# South Central Texas 2006 Summer Rally



## GlenninTexas (Aug 11, 2004)

I figure the FOOD would get everone's attention.

I posted a question on the Rally thread but only got a reply from Mark.

Should we plan another pot luck, If so what type food,

BBQ again?

Fajitas?

something else?

Regards, Glenn


----------



## mswalt (Sep 14, 2004)

> I posted a question on the Rally thread but only got a reply from Mark.


Here's another replyl form Mark.

DW said we could bring another couple of fruit pizzas and/or a big pasta salad.

Should go well with anything, I guess.

Mark


----------



## Ghosty (Jan 17, 2005)

We should do the same thing we did last time -- that was the best BBQ in the world...

but whatever you guys decide let me know ahead of time what i need to bring...

looking forward to this -- boy i need a break....


----------



## summergames84 (Mar 6, 2004)

I'll let everyone else chime in and fill in the gaps. BBQ is always great.
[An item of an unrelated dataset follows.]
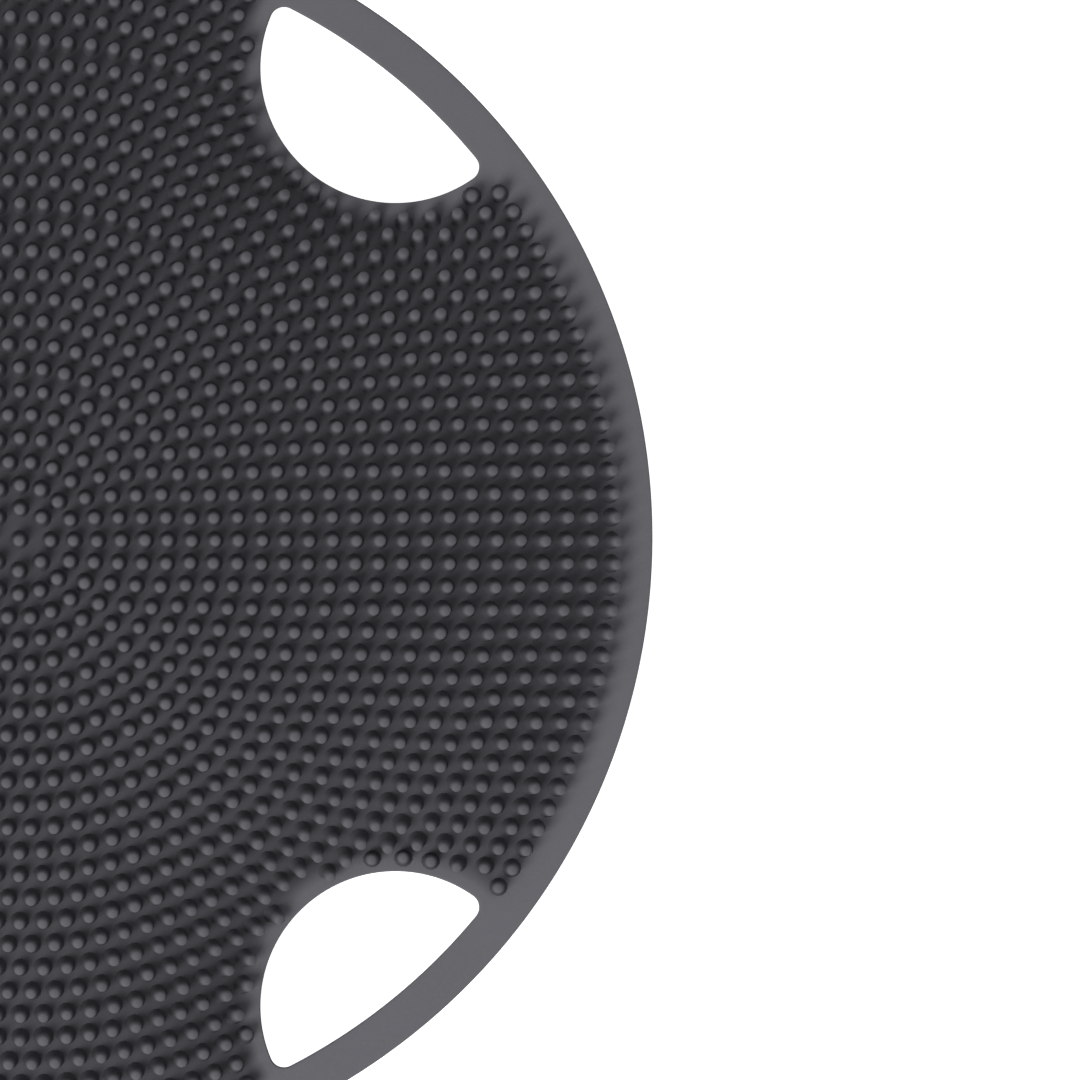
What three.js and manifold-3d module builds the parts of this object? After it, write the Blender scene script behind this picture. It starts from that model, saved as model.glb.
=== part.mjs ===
// Inflated wobble cushion: two flexible skins welded together along a flat rim and around four hand
// holes, with an air valve set into the lower skin.
// Millimetres, +Z up. The cushion lies flat, and the origin is under its centre on the floor.

import * as THREE from "three";
import { mergeVertices } from "three/addons/utils/BufferGeometryUtils.js";
import Module from "manifold-3d";

const wasm = await Module();
wasm.setup();

// ---- Driving dimensions ----------------------------------------------------------------------

const discRadius = 200;             // outer edge of the rim
const rimWidth = 9.5;               // flat weld rim between the hand holes
const skinThickness = 2.35;         // wall of each skin
const partGap = 0.3;                // clearance between pieces that touch
const upperRise = 28;               // crown of the upper skin above the rim
const lowerDrop = 27;               // free depth of the lower skin below the rim
const restDepth = 24;               // rim underside above the floor: the lower skin is pressed flat there
const fullness = 0.8;               // below 1, the skins stand steeper at their edges

const handleAngle = 51.1;           // degrees from the X axis to each hand hole, mirrored in X and Y
const handleRail = 12.7;            // width of the rim outside a hand hole
const handleArcRadius = 42.5;       // inner side of a hand hole
const handleArcInset = 10.3;        // that arc's centre, in from the outer edge of the rim
const handleCornerRadius = 4.4;
const handleMargin = 5;             // flat weld between a hand hole and the air chamber
const handleInfluence = 25;         // how far from the hand hole the skins are still held low

const valveInset = 50;              // valve axis, in from the outer edge of the rim on the -X side
const valveSegments = 24;

// ---- Derived dimensions ----------------------------------------------------------------------

const chamberRadius = discRadius - rimWidth;
const chamberBite = handleArcRadius + handleMargin;
const handleArcCentre = discRadius - handleArcInset;
const valveDistance = discRadius - valveInset;
const rimBottom = restDepth;
const rimTop = rimBottom + 2 * skinThickness + partGap;
const handleAxes = [handleAngle, 180 - handleAngle, 180 + handleAngle, 360 - handleAngle]
  .map((degrees) => THREE.MathUtils.degToRad(degrees));

// ---- Helpers ---------------------------------------------------------------------------------

/** One closed body from a position-only mesh, for boolean work. */
function toManifold(geometry) {
  const plain = geometry.clone();
  plain.deleteAttribute("normal");
  plain.deleteAttribute("uv");
  const merged = mergeVertices(plain, 1e-5);
  return new wasm.Manifold(new wasm.Mesh({
    numProp: 3,
    vertProperties: new Float32Array(merged.attributes.position.array),
    triVerts: new Uint32Array(merged.index.array),
  }));
}

/** A geometry from the result of boolean work. */
function toGeometry(manifold) {
  const mesh = manifold.getMesh();
  const geometry = new THREE.BufferGeometry();
  geometry.setAttribute("position", new THREE.BufferAttribute(new Float32Array(mesh.vertProperties), 3));
  geometry.setIndex(new THREE.BufferAttribute(new Uint32Array(mesh.triVerts), 1));
  return geometry;
}

/** One named piece with its own material. */
function piece(name, geometry, color, roughness) {
  geometry.computeVertexNormals();
  const mesh = new THREE.Mesh(geometry, new THREE.MeshStandardMaterial({ color, roughness }));
  mesh.name = name;
  return mesh;
}

// ---- Shape of the air chamber ----------------------------------------------------------------

/** Inflation of the skins at a point: 1 at the centre, 0 on and outside the chamber's outline. */
function inflation(x, y) {
  let share = 1 - (x * x + y * y) / (chamberRadius * chamberRadius);
  for (const axis of handleAxes) {
    const reach = Math.hypot(
      x - handleArcCentre * Math.cos(axis),
      y - handleArcCentre * Math.sin(axis),
    ) - chamberBite;
    share *= reach > 0 ? 1 - Math.exp(-reach / handleInfluence) : 0;
  }
  return share > 1e-9 ? share ** fullness : 0;
}

const fullInflation = inflation(0, 0);

/** Height of the upper skin's outer face. */
function upperFace(x, y) {
  return rimTop + (upperRise * inflation(x, y)) / fullInflation;
}

/** Height of the lower skin's outer face, flat where it rests on the floor. */
function lowerFace(x, y) {
  return Math.max(0, rimBottom - (lowerDrop * inflation(x, y)) / fullInflation);
}

/** Distance from the centre to the chamber's outline, in the direction of an angle. */
function chamberOutline(angle) {
  let outline = chamberRadius;
  for (const axis of handleAxes) {
    const sideways = handleArcCentre * Math.sin(angle - axis);
    if (Math.abs(sideways) <= chamberBite && Math.cos(angle - axis) > 0) {
      const along = handleArcCentre * Math.cos(angle - axis);
      outline = Math.min(outline, along - Math.sqrt(chamberBite ** 2 - sideways ** 2));
    }
  }
  return outline;
}

/** Directions of the skins' mesh lines: even round the rim, and closer where the outline bites in. */
function meshDirections() {
  const biteSpread = Math.asin(chamberBite / handleArcCentre);
  const biteSteps = 12;
  const cornerStep = THREE.MathUtils.degToRad(0.8);
  const directions = [];
  handleAxes.forEach((axis, index) => {
    for (let step = 0; step <= biteSteps; step += 1) {
      const turn = Math.PI * (step / biteSteps - 0.5);
      directions.push(axis + biteSpread * Math.sin(turn));
    }
    const next = handleAxes[(index + 1) % handleAxes.length] + (index === 3 ? 2 * Math.PI : 0);
    const from = axis + biteSpread;
    const to = next - biteSpread;
    directions.push(from + cornerStep);
    const steps = 2 * Math.round((to - from) / THREE.MathUtils.degToRad(10));
    for (let step = 1; step < steps; step += 1) {
      directions.push(from + ((to - from) * step) / steps);
    }
    directions.push(to - cornerStep);
  });
  return directions;
}

/** The cutter for one hand hole: an arc bitten out of the rim, closed by the rail's own arc. */
function handleCutter(axis) {
  const railArc = discRadius - handleRail;
  const inset = railArc - handleCornerRadius;
  const bite = handleArcRadius - handleCornerRadius;
  const along = (inset ** 2 + handleArcCentre ** 2 - bite ** 2) / (2 * handleArcCentre);
  const sideways = Math.sqrt(inset ** 2 - along ** 2);
  const spread = Math.atan2(sideways, along);
  const turn = Math.atan2(sideways, along - handleArcCentre);
  const outline = new THREE.Shape();
  outline.absarc(0, 0, railArc, -spread, spread, false);
  outline.absarc(along, sideways, handleCornerRadius, spread, turn, false);
  outline.absarc(handleArcCentre, 0, handleArcRadius, turn, 2 * Math.PI - turn, false);
  outline.absarc(along, -sideways, handleCornerRadius, 2 * Math.PI - turn, 2 * Math.PI - spread, false);
  const depth = rimTop + upperRise;
  const cutter = new THREE.ExtrudeGeometry(outline, { depth, bevelEnabled: false, curveSegments: 16 });
  cutter.rotateZ(axis);
  return toManifold(cutter);
}

/** A sheet between two height functions, out to the rim's edge, with the four hand holes cut. */
function skinSolid(topHeight, bottomHeight) {
  const directions = meshDirections();
  const count = directions.length;
  const rings = [];
  for (const share of [0.2, 0.38, 0.54, 0.68, 0.79, 0.88, 0.94, 0.98, 1]) {
    const bite = (angle) => (chamberRadius - chamberOutline(angle)) * share ** 2;
    rings.push((angle) => share * (chamberRadius - bite(angle)));
  }
  rings.push(() => discRadius);
  const positions = [0, 0, topHeight(0, 0), 0, 0, bottomHeight(0, 0)];
  for (const ring of rings) {
    for (const angle of directions) {
      const x = ring(angle) * Math.cos(angle);
      const y = ring(angle) * Math.sin(angle);
      positions.push(x, y, topHeight(x, y), x, y, bottomHeight(x, y));
    }
  }
  const top = (ring, spoke) => 2 + 2 * (ring * count + (spoke % count));
  const bottom = (ring, spoke) => top(ring, spoke) + 1;
  const triangles = [];
  for (let spoke = 0; spoke < count; spoke += 1) {
    triangles.push(0, top(0, spoke), top(0, spoke + 1));
    triangles.push(1, bottom(0, spoke + 1), bottom(0, spoke));
    for (let ring = 1; ring < rings.length; ring += 1) {
      triangles.push(top(ring - 1, spoke), top(ring, spoke), top(ring, spoke + 1));
      triangles.push(top(ring - 1, spoke), top(ring, spoke + 1), top(ring - 1, spoke + 1));
      triangles.push(bottom(ring - 1, spoke), bottom(ring, spoke + 1), bottom(ring, spoke));
      triangles.push(bottom(ring - 1, spoke), bottom(ring - 1, spoke + 1), bottom(ring, spoke + 1));
    }
    const edge = rings.length - 1;
    triangles.push(top(edge, spoke), bottom(edge, spoke), bottom(edge, spoke + 1));
    triangles.push(top(edge, spoke), bottom(edge, spoke + 1), top(edge, spoke + 1));
  }
  const sheet = new THREE.BufferGeometry();
  sheet.setAttribute("position", new THREE.Float32BufferAttribute(positions, 3));
  sheet.setIndex(triangles);
  let solid = toManifold(sheet);
  for (const axis of handleAxes) {
    solid = solid.subtract(handleCutter(axis));
  }
  return solid;
}

// ---- Place of the valve ----------------------------------------------------------------------

/** The valve's own frame: its origin on the lower skin's outer face, its +Z straight out of it. */
function valvePlace() {
  const step = 1;
  const slope = (lowerFace(-valveDistance - step, 0) - lowerFace(-valveDistance + step, 0)) / (2 * step);
  const outward = new THREE.Vector3(-slope, 0, -1).normalize();
  const turn = new THREE.Quaternion().setFromUnitVectors(new THREE.Vector3(0, 0, 1), outward);
  const origin = new THREE.Vector3(-valveDistance, 0, lowerFace(-valveDistance, 0));
  return new THREE.Matrix4().compose(origin, turn, new THREE.Vector3(1, 1, 1));
}

const valveMatrix = valvePlace();

/** A turned piece of the valve, from [radius, height] points in the valve's own frame. */
function valveTurning(profile) {
  const points = profile.map(([radius, height]) => new THREE.Vector2(radius, height));
  const turned = new THREE.LatheGeometry(points, valveSegments);
  return turned.rotateX(Math.PI / 2).applyMatrix4(valveMatrix);
}

// Heights along the valve's axis, positive out of the cushion.
const collarProud = 0.8;
const collarRadius = 10;
const collarInnerFace = -(skinThickness + 0.6);
const weldFlangeRadius = 15;
const weldFlangeThickness = 1.6;
const tubeRadius = 8.2;
const tubeEnd = -14;
const coreBore = 5;
const coreShoulder = -3.2;
const counterboreRadius = 6.3;
const plugSeat = -1.4;
const stemRadius = 2;
const stemEnd = -9.4;
const stemClearance = 0.05;
const needlePassageRadius = stemRadius + stemClearance;
const needlePassageEnd = stemEnd - 1.1;

// ---- Pieces ----------------------------------------------------------------------------------

/** Upper skin: the crowned half that is sat or stood on, and the upper half of the weld rim. */
function upperSkin() {
  const solid = skinSolid(upperFace, (x, y) => upperFace(x, y) - skinThickness);
  return piece("upper_skin", toGeometry(solid), 0x5f5e63, 0.62);
}

/** Lower skin: flat where it rests, with the lower half of the rim and a round hole for the valve. */
function lowerSkin() {
  const sheet = skinSolid((x, y) => lowerFace(x, y) + skinThickness, lowerFace);
  const drill = new THREE.CylinderGeometry(collarRadius + partGap, collarRadius + partGap, 12, 40);
  drill.rotateX(Math.PI / 2).applyMatrix4(valveMatrix);
  return piece("lower_skin", toGeometry(sheet.subtract(toManifold(drill))), 0x58575c, 0.66);
}

/** Valve collar: a stiff bush welded to the inside of the lower skin, which holds the core. */
function valveCollar() {
  const geometry = valveTurning([
    [counterboreRadius, collarProud],
    [counterboreRadius, coreShoulder],
    [coreBore, coreShoulder],
    [coreBore, tubeEnd],
    [tubeRadius, tubeEnd],
    [tubeRadius, collarInnerFace - weldFlangeThickness],
    [weldFlangeRadius, collarInnerFace - weldFlangeThickness],
    [weldFlangeRadius, collarInnerFace],
    [collarRadius, collarInnerFace],
    [collarRadius, collarProud - 0.5],
    [collarRadius - 0.5, collarProud],
    [counterboreRadius, collarProud],
  ]);
  return piece("valve_collar", geometry, 0x38383c, 0.5);
}

/** Valve core: a soft rubber bung with a blind needle passage, held behind the collar's tube. */
function valveCore() {
  const bodyRadius = coreBore - partGap;
  const flangeTop = plugSeat - partGap;
  const flangeBottom = coreShoulder + partGap;
  const barb = tubeEnd - partGap;
  const geometry = valveTurning([
    [0, needlePassageEnd],
    [needlePassageRadius, needlePassageEnd],
    [needlePassageRadius, flangeTop],
    [counterboreRadius - partGap, flangeTop],
    [counterboreRadius - partGap, flangeBottom],
    [bodyRadius, flangeBottom],
    [bodyRadius, barb],
    [bodyRadius + 1, barb],
    [bodyRadius + 1, barb - 1],
    [bodyRadius - 1.6, barb - 3.6],
    [0, barb - 3.6],
  ].reverse());
  return piece("valve_core", geometry, 0x2a2a2c, 0.8);
}

/** Valve plug: a stopper whose stem fills the needle passage and whose head lies in the collar. */
function valvePlug() {
  const headRadius = counterboreRadius - partGap;
  const headTop = collarProud - 0.1;
  const geometry = valveTurning([
    [0, stemEnd],
    [stemRadius - 0.7, stemEnd],
    [stemRadius, stemEnd + 1.1],
    [stemRadius, plugSeat],
    [headRadius, plugSeat],
    [headRadius, headTop - 0.6],
    [headRadius - 0.6, headTop],
    [0, headTop],
  ]);
  return piece("valve_plug", geometry, 0x48484d, 0.55);
}

const group = new THREE.Group();
group.name = "wobble_cushion";
group.add(upperSkin(), lowerSkin(), valveCollar(), valveCore(), valvePlug());

export default group;
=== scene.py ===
import functools
import math
import random

import bpy
import numpy as np
from mathutils import Matrix, Vector
from mathutils.geometry import delaunay_2d_cdt


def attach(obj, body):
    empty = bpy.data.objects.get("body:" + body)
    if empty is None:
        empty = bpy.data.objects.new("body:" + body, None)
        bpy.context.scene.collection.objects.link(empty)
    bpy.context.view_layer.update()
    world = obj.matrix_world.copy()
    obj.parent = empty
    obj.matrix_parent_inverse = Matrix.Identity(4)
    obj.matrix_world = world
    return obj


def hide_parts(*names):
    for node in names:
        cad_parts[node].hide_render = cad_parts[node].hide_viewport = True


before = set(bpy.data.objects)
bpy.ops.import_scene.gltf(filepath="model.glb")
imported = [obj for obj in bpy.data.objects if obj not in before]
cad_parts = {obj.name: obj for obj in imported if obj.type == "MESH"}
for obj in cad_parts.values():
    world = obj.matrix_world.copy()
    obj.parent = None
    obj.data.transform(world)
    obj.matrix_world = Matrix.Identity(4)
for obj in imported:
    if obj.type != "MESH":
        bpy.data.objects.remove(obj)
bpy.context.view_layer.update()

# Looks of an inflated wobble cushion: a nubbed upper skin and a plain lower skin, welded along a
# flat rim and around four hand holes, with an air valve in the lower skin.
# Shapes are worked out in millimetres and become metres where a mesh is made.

MM = 0.001

# ---- Sizes of the cushion ---------------------------------------------------------------------

DISC_RADIUS = 200.0          # outer edge of the rim
CHAMBER_RADIUS = 190.5       # where the air chamber's outline meets the rim
SKIN = 2.35                  # wall of each skin
WELD_GAP = 0.3               # between the skins' CAD solids
RIM_BOTTOM = 24.0            # rim's underside above the floor
RIM_TOP = RIM_BOTTOM + 2 * SKIN + WELD_GAP
RIM_MIDDLE = (RIM_BOTTOM + RIM_TOP) / 2
UPPER_RISE = 28.0            # crown of the upper skin above the rim
LOWER_DROP = 27.0            # free depth of the lower skin, which the floor presses flat
FULLNESS = 0.8               # below 1, the skins stand steeper at their edges
FOOT_FILLET = 0.9            # softens the bend where the skins leave the rim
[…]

I know one of the briskets came from WallyWorld and was quite good.


----------



## rnameless (Jun 30, 2005)

I wish we could join ya'll.....PV/RS is one of our favorite spots. Too many committments that weekend.


----------



## proffsionl (Feb 19, 2005)

We're not quite sure what we will bring. Probably a dessert this time (the prep time was too long on the last dish we did. Anyone for something *really* fattening?


----------



## GlenninTexas (Aug 11, 2004)

Well, just to throw a wrench into everything, it appears Vicki and I will not be making the rally. Seems someone finally decided to buy our house and the closing is in 3 weeks, so we'll be busy packing and moving.

We are going to (attempt) live in the 5th wheel while our new house is being built. I have it under roof at the new place where I've already built a 54x30 metal building for storage. I've built a full bath, washer dryer hook up, and room for frig, freezer, tv, and a small setting area, so hoipefully we won't get too claustophobic.

Sorry guys, maybe next year.

Regards, Glenn


----------



## mswalt (Sep 14, 2004)

Glenn,

Sorry you guys won't be able to make it this time around. BUT, congrats on selling your home. I don't envy y'all packing and moving!.

BTW, I'm sure Ghosty or someone from that area can pick up the brisket and sausage on their way over!









Mark


----------



## vern38 (Aug 18, 2003)

Kathy is ready "BIG TIME". She has cabin fever so bad she is pinging all over the place







I think we will bring a precooked brisket.
















Vern


----------



## mswalt (Sep 14, 2004)

> I think we will bring a precooked brisket


Sounds good to me.









Mark


----------



## PDX_Doug (Nov 16, 2004)

Ghosty said:


> that was the best BBQ in the world...


Ummm!!! You guys have room for one more?









Happy Trails,
Doug


----------



## HootBob (Apr 26, 2004)

vern38 said:


> Kathy is ready "BIG TIME". She has cabin fever so bad she is pinging all over the place
> 
> 
> 
> ...


Vern sounds like she really needs to get out and relax with some friends
Have a great time
Wish I had the time to come down









Don


----------